--- EXERCISE INPUT ---
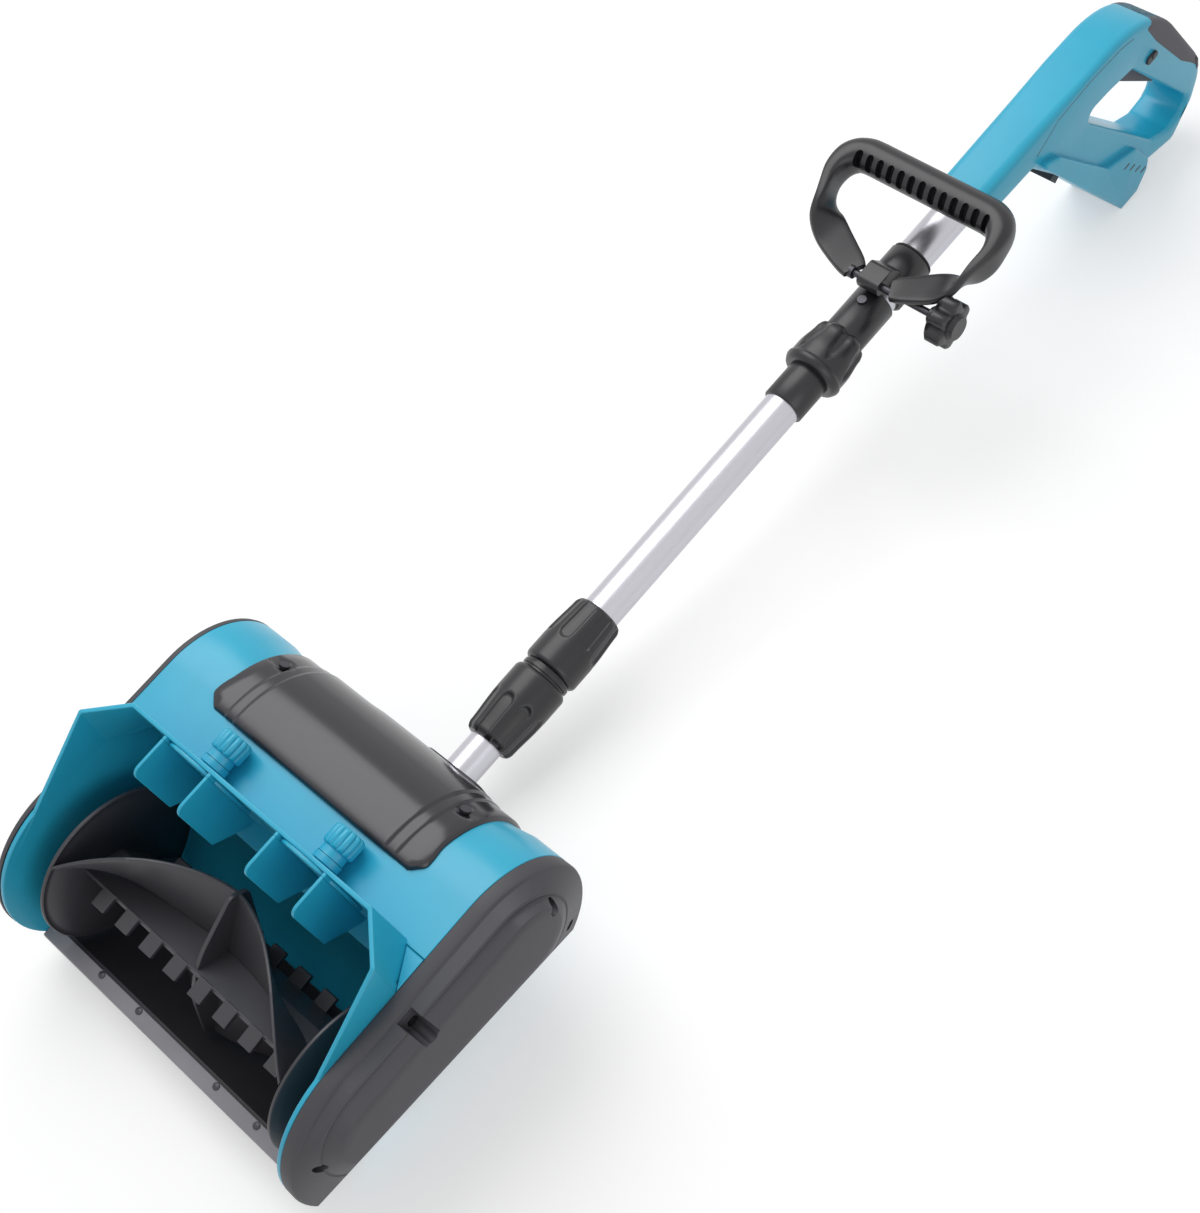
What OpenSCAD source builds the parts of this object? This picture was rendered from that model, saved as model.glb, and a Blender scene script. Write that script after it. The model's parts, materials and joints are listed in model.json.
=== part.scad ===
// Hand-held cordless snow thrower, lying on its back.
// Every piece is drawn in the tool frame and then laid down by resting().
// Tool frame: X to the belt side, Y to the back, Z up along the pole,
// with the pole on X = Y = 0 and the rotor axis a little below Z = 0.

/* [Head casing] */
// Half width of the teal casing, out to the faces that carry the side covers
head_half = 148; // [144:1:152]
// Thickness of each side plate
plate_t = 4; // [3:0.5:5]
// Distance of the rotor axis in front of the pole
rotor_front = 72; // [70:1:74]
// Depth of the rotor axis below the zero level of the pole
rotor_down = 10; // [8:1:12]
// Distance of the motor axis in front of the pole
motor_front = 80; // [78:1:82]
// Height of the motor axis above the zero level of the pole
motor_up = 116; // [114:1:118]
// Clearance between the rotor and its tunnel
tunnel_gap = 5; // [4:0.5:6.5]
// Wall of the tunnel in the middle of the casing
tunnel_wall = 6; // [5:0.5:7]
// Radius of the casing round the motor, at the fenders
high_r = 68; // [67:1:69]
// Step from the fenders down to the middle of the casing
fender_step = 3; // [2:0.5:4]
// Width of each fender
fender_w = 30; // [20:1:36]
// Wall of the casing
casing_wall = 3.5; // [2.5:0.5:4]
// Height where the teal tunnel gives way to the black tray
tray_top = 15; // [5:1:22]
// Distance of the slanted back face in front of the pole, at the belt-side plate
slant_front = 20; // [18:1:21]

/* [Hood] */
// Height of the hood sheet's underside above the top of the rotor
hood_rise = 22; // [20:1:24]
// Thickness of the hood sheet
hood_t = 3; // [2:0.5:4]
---
--- EXERCISE INPUT ---
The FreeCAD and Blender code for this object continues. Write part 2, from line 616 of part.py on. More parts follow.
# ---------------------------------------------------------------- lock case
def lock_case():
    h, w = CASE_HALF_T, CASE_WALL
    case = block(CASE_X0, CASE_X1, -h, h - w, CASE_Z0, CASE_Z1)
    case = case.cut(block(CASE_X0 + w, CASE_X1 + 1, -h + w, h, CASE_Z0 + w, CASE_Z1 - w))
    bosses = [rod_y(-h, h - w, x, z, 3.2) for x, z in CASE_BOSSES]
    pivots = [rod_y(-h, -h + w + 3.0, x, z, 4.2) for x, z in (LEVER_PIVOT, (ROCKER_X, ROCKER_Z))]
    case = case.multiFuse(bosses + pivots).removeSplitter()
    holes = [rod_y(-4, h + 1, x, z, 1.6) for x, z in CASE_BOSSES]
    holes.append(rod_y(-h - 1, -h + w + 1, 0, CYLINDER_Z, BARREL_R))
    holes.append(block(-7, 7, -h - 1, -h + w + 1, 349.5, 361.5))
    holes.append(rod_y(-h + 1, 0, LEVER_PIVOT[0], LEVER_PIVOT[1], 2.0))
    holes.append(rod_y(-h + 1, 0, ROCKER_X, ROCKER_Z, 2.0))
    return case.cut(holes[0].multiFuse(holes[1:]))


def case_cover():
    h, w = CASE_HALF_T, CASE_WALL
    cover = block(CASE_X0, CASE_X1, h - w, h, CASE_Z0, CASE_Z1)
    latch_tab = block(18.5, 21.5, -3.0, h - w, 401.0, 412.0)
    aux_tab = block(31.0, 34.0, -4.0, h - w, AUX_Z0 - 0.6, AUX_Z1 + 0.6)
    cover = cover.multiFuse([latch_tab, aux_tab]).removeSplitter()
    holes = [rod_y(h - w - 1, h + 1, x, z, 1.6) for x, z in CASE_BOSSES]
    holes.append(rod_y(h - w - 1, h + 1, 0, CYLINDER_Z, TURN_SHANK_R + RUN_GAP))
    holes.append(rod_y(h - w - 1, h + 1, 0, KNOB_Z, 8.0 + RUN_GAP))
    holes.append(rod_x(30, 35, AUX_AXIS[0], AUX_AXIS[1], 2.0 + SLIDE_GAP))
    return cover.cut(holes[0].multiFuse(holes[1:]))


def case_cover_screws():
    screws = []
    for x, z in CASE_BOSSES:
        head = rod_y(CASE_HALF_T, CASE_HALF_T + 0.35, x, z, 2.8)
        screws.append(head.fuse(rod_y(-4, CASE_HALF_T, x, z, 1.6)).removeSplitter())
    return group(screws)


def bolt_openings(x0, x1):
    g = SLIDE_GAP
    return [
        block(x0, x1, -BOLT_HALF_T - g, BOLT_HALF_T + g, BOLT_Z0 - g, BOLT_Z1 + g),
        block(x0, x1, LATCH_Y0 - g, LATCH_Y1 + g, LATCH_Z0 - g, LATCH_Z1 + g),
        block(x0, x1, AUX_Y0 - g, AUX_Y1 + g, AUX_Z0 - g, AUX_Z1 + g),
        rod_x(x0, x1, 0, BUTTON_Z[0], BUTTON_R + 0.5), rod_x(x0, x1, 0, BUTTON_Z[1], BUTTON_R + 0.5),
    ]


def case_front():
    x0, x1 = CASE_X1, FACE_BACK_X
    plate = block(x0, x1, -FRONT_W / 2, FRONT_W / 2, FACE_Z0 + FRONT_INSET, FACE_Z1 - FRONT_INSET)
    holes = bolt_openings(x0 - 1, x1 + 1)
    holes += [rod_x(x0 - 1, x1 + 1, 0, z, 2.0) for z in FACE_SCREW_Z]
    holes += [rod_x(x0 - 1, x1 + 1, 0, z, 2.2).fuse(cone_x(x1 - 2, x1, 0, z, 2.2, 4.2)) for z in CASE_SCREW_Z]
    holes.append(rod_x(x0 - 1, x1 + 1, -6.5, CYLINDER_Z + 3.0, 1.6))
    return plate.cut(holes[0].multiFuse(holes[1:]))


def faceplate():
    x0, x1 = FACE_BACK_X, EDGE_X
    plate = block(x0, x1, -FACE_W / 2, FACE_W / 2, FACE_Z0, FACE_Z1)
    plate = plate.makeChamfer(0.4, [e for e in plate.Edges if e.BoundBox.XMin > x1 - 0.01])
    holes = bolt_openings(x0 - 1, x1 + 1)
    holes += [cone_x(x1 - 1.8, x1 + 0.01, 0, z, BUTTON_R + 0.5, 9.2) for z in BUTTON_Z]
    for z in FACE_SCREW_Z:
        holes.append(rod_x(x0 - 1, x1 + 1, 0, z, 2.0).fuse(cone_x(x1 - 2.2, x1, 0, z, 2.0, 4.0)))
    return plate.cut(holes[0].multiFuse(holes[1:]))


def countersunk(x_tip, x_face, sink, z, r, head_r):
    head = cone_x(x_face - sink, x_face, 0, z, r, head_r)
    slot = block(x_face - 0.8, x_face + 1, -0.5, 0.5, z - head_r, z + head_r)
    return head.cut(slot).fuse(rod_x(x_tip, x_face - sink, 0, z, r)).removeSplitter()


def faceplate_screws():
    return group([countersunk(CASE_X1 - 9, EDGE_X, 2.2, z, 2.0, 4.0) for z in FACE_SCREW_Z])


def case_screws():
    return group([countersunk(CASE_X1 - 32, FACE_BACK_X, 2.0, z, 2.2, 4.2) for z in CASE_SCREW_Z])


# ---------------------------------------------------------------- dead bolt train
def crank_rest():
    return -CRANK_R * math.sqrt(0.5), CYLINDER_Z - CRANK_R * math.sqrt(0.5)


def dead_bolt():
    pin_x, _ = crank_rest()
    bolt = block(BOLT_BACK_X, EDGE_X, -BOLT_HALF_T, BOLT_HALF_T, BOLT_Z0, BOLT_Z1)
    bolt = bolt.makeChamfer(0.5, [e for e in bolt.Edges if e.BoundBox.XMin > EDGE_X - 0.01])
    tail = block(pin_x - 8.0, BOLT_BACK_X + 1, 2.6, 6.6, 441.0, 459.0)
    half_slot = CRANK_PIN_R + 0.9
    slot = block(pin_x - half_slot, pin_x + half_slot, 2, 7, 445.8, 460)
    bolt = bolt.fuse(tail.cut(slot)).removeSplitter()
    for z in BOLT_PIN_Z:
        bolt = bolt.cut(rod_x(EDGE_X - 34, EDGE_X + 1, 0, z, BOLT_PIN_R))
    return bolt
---
■ WHAT TO DO ■
Nothing but the lines from the one with "What OpenSCAD source" through the one with "below Z = 0." should be retyped; include both and keep them exact.

■ FINAL ANSWER ■
What OpenSCAD source builds the parts of this object? This picture was rendered from that model, saved as model.glb, and a Blender scene script. Write that script after it. The model's parts, materials and joints are listed in model.json.
=== part.scad ===
// Hand-held cordless snow thrower, lying on its back.
// Every piece is drawn in the tool frame and then laid down by resting().
// Tool frame: X to the belt side, Y to the back, Z up along the pole,
// with the pole on X = Y = 0 and the rotor axis a little below Z = 0.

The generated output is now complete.